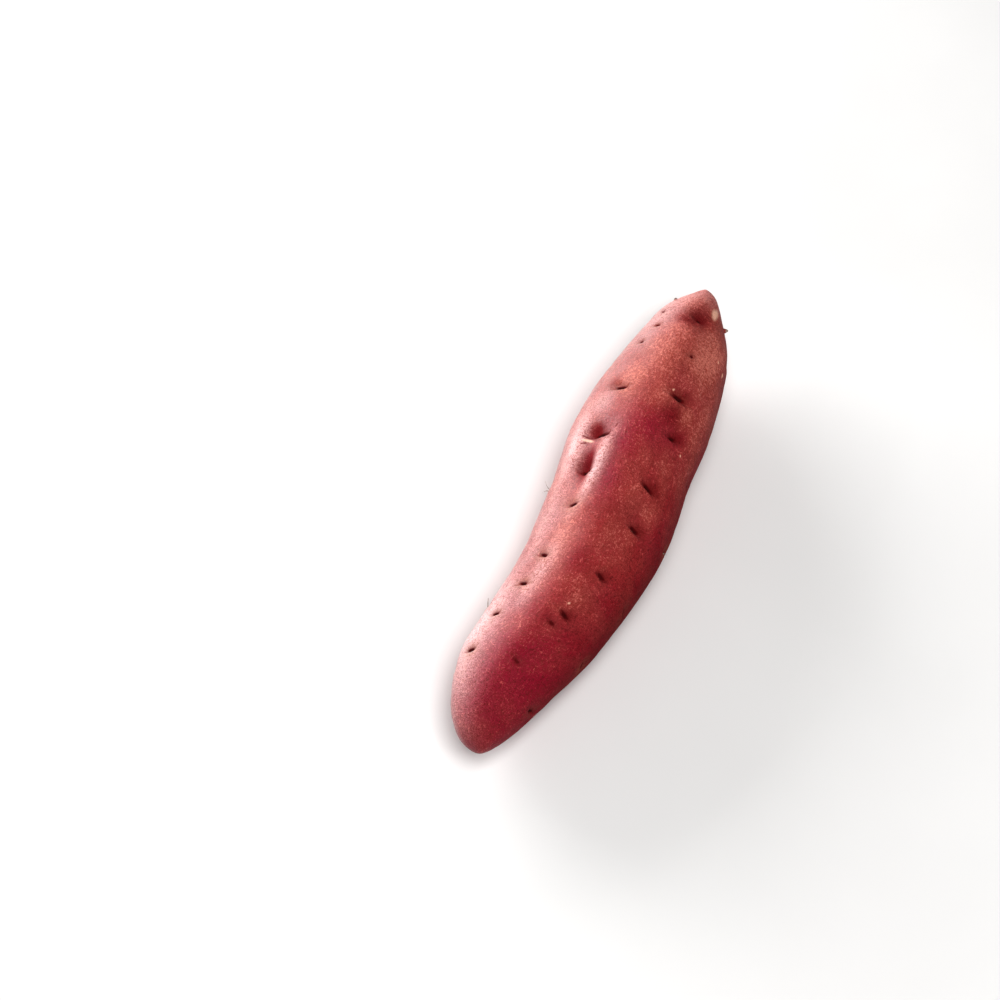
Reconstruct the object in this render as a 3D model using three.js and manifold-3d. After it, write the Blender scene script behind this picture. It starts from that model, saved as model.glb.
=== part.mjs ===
// A sweet potato: one whole root with red-pink skin, lying on the small flat spot under its belly.
// Millimetres. The tail points to -X, the crown to +X, and +Z is up from the resting face at Z = 0.

import * as THREE from "three";
import { mergeVertices } from "three/addons/utils/BufferGeometryUtils.js";
import Module from "manifold-3d";

// Driving dimensions
const LENGTH = 206;
const HEIGHT_SHARE = 0.94; // height of a cross-section over its width
const FLAT_DEPTH = 0.8; // how much of the belly is pressed flat where it rests

// Shape at thirteen stations from tail to crown, fifteen degrees apart on the sphere it grows from:
// [middle line's step to +Y, its rise, girth]. The girth is the half width before the ends round it off.
const STATIONS = [
  [0, -4, 26.5],
  [2.5, -4, 26],
  [3.5, -4, 26],
  [2.5, -3, 26],
  [-2, -2, 24.5],
  [-5.5, -1, 23.5],
  [-5.5, 0, 24.5],
  [-2.5, 0, 25.5],
  [-2.5, 0, 26.5],
  [-2.5, 0, 27],
  [-1, 1, 25.5],
  [-1.5, 2.5, 20],
  [0, 3.5, 15.5],
];

// Six soft ribs run from tail to crown, with the rows of eyes in the grooves between them
const RIBS = 6;
const RIB_SHARE = 0.012; // rib height over the girth
const RIB_ANGLE = 86; // degrees around from +Y over the top

// Eyes, row by row: [distance from the tail, degrees around from +Y over the top]
const EYE_ROWS = [
  [[23, 6], [49, 14], [75, 5], [101, 11], [131, 4], [156, 12], [180, 7]],
  [[29, 42], [44, 45], [58, 54], [70, 57], [92, 62], [106, 60], [122, 66], [143, 61], [168, 49], [178, 52]],
  [[30, 102], [52, 111], [71, 117], [92, 123], [109, 119], [132, 126], [147, 113], [167, 108], [186, 104]],
  [[20, 170], [44, 179], [68, 173], [97, 181], [123, 175], [150, 180], [177, 172]],
  [[34, 233], [61, 240], [86, 234], [113, 239], [140, 231], [166, 238], [188, 234]],
  [[36, 298], [63, 305], [91, 297], [118, 304], [146, 298], [172, 302]],
];
const EYE_RADIUS = 3.4;
const EYE_DEPTH = 0.9;

// A shallow furrow joins three eyes of the upper left row
const FURROW = { along: 104, around: 58, halfLength: 17, halfWidth: 4.5, depth: 1.3 };

// How finely the skin is divided
const STEPS_ALONG = 84;
const STEPS_AROUND = 48;

const SKIN = new THREE.MeshStandardMaterial({ color: 0xa8434c, roughness: 0.6, metalness: 0 });

// One curve carries the middle line and the girth from station to station
const growth = new THREE.CatmullRomCurve3(
  STATIONS.map(([side, rise, girth]) => new THREE.Vector3(side, rise, girth)),
  false,
  "catmullrom",
  0.5,
);

// A smooth dip, one at its middle and nearly nothing two half-sizes away
function dip(alongGap, aroundGap, halfLength, halfWidth) {
  return Math.exp(-((alongGap / halfLength) ** 2) - (aroundGap / halfWidth) ** 2);
}

// Distance over the skin between two angles in degrees, at a radius
function arc(degrees, otherDegrees, radius) {
  const turn = THREE.MathUtils.euclideanModulo(degrees - otherDegrees + 180, 360) - 180;
  return THREE.MathUtils.degToRad(turn) * radius;
}

// How far the eyes and the furrow sink the skin at a place on it
function hollow(along, around, radius) {
  const gap = arc(around, FURROW.around, radius);
  let depth = FURROW.depth * dip(along - FURROW.along, gap, FURROW.halfLength, FURROW.halfWidth);
  for (const [eyeAlong, eyeAround] of EYE_ROWS.flat()) {
    const eyeGap = arc(around, eyeAround, radius);
    depth += EYE_DEPTH * dip(along - eyeAlong, eyeGap, EYE_RADIUS, EYE_RADIUS);
  }
  return depth;
}

// Moves a point of the unit sphere, whose poles lie on the X axis, out to the skin
function growPoint(point) {
  const share = Math.acos(THREE.MathUtils.clamp(-point.x, -1, 1)) / Math.PI;
  const angle = Math.atan2(point.z, point.y);
  const station = growth.getPoint(share);
  const ribs = 1 + RIB_SHARE * Math.cos(RIBS * (angle - THREE.MathUtils.degToRad(RIB_ANGLE)));
  const plainRadius = station.z * Math.hypot(point.y, point.z) * ribs;
  const along = (LENGTH / 2) * (1 + point.x);
  const radius = Math.max(plainRadius - hollow(along, THREE.MathUtils.radToDeg(angle), plainRadius), 0);
  point.x *= LENGTH / 2;
  point.y = station.x + radius * Math.cos(angle);
  point.z = station.y + HEIGHT_SHARE * radius * Math.sin(angle);
}

// The whole root, round all over, with its belly FLAT_DEPTH below the ground
function grownBody() {
  const geometry = new THREE.SphereGeometry(1, STEPS_AROUND, STEPS_ALONG);
  geometry.rotateZ(-Math.PI / 2);
  const position = geometry.attributes.position;
  const point = new THREE.Vector3();
  for (let index = 0; index < position.count; index += 1) {
    point.fromBufferAttribute(position, index);
    growPoint(point);
    position.setXYZ(index, point.x, point.y, point.z);
  }
  geometry.computeBoundingBox();
  const middle = geometry.boundingBox.getCenter(new THREE.Vector3());
  geometry.translate(-middle.x, -middle.y, -geometry.boundingBox.min.z - FLAT_DEPTH);
  return geometry;
}

// A block of ground whose top is the plane Z = 0
function groundBlock() {
  const depth = 10;
  const geometry = new THREE.BoxGeometry(2 * LENGTH, LENGTH, depth);
  geometry.translate(0, 0, -depth / 2);
  return geometry;
}

// Booleans on closed shapes
const wasm = await Module();
wasm.setup();

function toSolid(geometry) {
  geometry.deleteAttribute("normal");
  geometry.deleteAttribute("uv");
  const merged = mergeVertices(geometry, 1e-4);
  return new wasm.Manifold(
    new wasm.Mesh({
      numProp: 3,
      vertProperties: new Float32Array(merged.attributes.position.array),
      triVerts: new Uint32Array(merged.index.array),
    }),
  );
}

function toGeometry(solid) {
  const mesh = solid.getMesh();
  const geometry = new THREE.BufferGeometry();
  geometry.setAttribute("position", new THREE.BufferAttribute(mesh.vertProperties, mesh.numProp));
  geometry.setIndex(new THREE.BufferAttribute(mesh.triVerts, 1));
  geometry.computeVertexNormals();
  return geometry;
}

// The root rests on the flat that the ground presses into its belly
const tuber = new THREE.Mesh(toGeometry(toSolid(grownBody()).subtract(toSolid(groundBlock()))), SKIN);
tuber.name = "tuber";

const sweetPotato = new THREE.Group();
sweetPotato.add(tuber);

export default sweetPotato;
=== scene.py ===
"""A whole raw sweet potato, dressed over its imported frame, on a pale floor in soft studio light.

The root's sizes are millimetres and degrees, and MM turns them into Blender's metres. The studio's sizes
are metres and degrees. "Along" is the distance from the tail tip towards the crown. "Around" is the angle
about the root, from +Y at 0 over the top at 90 to -Y at 180 and the belly at 270.
"""

import logging
import math
import random
from dataclasses import dataclass, field
from enum import Enum

import bpy
import numpy as np
from mathutils import Color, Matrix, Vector, noise


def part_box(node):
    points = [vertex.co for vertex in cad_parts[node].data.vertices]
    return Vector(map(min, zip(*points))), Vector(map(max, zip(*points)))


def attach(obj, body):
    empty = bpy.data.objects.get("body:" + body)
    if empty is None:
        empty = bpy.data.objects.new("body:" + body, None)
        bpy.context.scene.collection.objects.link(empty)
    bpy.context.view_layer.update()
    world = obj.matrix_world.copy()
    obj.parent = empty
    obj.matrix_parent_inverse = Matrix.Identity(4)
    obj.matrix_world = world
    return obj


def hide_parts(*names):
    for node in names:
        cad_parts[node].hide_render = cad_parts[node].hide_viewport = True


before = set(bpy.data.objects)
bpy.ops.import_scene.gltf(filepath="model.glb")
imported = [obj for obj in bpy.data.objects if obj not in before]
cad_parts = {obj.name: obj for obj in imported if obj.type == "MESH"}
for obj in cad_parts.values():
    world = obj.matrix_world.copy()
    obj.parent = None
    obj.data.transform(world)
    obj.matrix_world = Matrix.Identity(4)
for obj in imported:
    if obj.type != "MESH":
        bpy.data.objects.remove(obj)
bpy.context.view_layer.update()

log = logging.getLogger("sweet_potato")

MM = 0.001
TUBER_NODE = "tuber"
BODY = "root"
STRAIGHT_PLACE = "straight_mm"
BAKE_MAP = "OFBake"
SEED = 41

# A place is its along and around, a spot adds its reach, and Where is the along, around and radius of many
Colour = tuple[float, float, float]
Axes = tuple[float, float, float]
Span = tuple[float, float]
Place = tuple[float, float]
Spot = tuple[float, float, float]
Where = tuple[np.ndarray, ...]


def from_srgb(red: int, green: int, blue: int) -> Colour:
    """Turns a screen colour, each part of it from 0 to 255, into a linear one."""
    return tuple(Color((red / 255, green / 255, blue / 255)).from_srgb_to_scene_linear())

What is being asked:
Repeat, unchanged, every line from the one that contains "into its belly" to the one that contains "bpy.data.objects.remove(obj)", including both, and no other line.

Final result:
// The root rests on the flat that the ground presses into its belly
const tuber = new THREE.Mesh(toGeometry(toSolid(grownBody()).subtract(toSolid(groundBlock()))), SKIN);
tuber.name = "tuber";

const sweetPotato = new THREE.Group();
sweetPotato.add(tuber);

export default sweetPotato;
=== scene.py ===
"""A whole raw sweet potato, dressed over its imported frame, on a pale floor in soft studio light.

The root's sizes are millimetres and degrees, and MM turns them into Blender's metres. The studio's sizes
are metres and degrees. "Along" is the distance from the tail tip towards the crown. "Around" is the angle
about the root, from +Y at 0 over the top at 90 to -Y at 180 and the belly at 270.
"""

import logging
import math
import random
from dataclasses import dataclass, field
from enum import Enum

import bpy
import numpy as np
from mathutils import Color, Matrix, Vector, noise


def part_box(node):
    points = [vertex.co for vertex in cad_parts[node].data.vertices]
    return Vector(map(min, zip(*points))), Vector(map(max, zip(*points)))


def attach(obj, body):
    empty = bpy.data.objects.get("body:" + body)
    if empty is None:
        empty = bpy.data.objects.new("body:" + body, None)
        bpy.context.scene.collection.objects.link(empty)
    bpy.context.view_layer.update()
    world = obj.matrix_world.copy()
    obj.parent = empty
    obj.matrix_parent_inverse = Matrix.Identity(4)
    obj.matrix_world = world
    return obj


def hide_parts(*names):
    for node in names:
        cad_parts[node].hide_render = cad_parts[node].hide_viewport = True


before = set(bpy.data.objects)
bpy.ops.import_scene.gltf(filepath="model.glb")
imported = [obj for obj in bpy.data.objects if obj not in before]
cad_parts = {obj.name: obj for obj in imported if obj.type == "MESH"}
for obj in cad_parts.values():
    world = obj.matrix_world.copy()
    obj.parent = None
    obj.data.transform(world)
    obj.matrix_world = Matrix.Identity(4)
for obj in imported:
    if obj.type != "MESH":
        bpy.data.objects.remove(obj)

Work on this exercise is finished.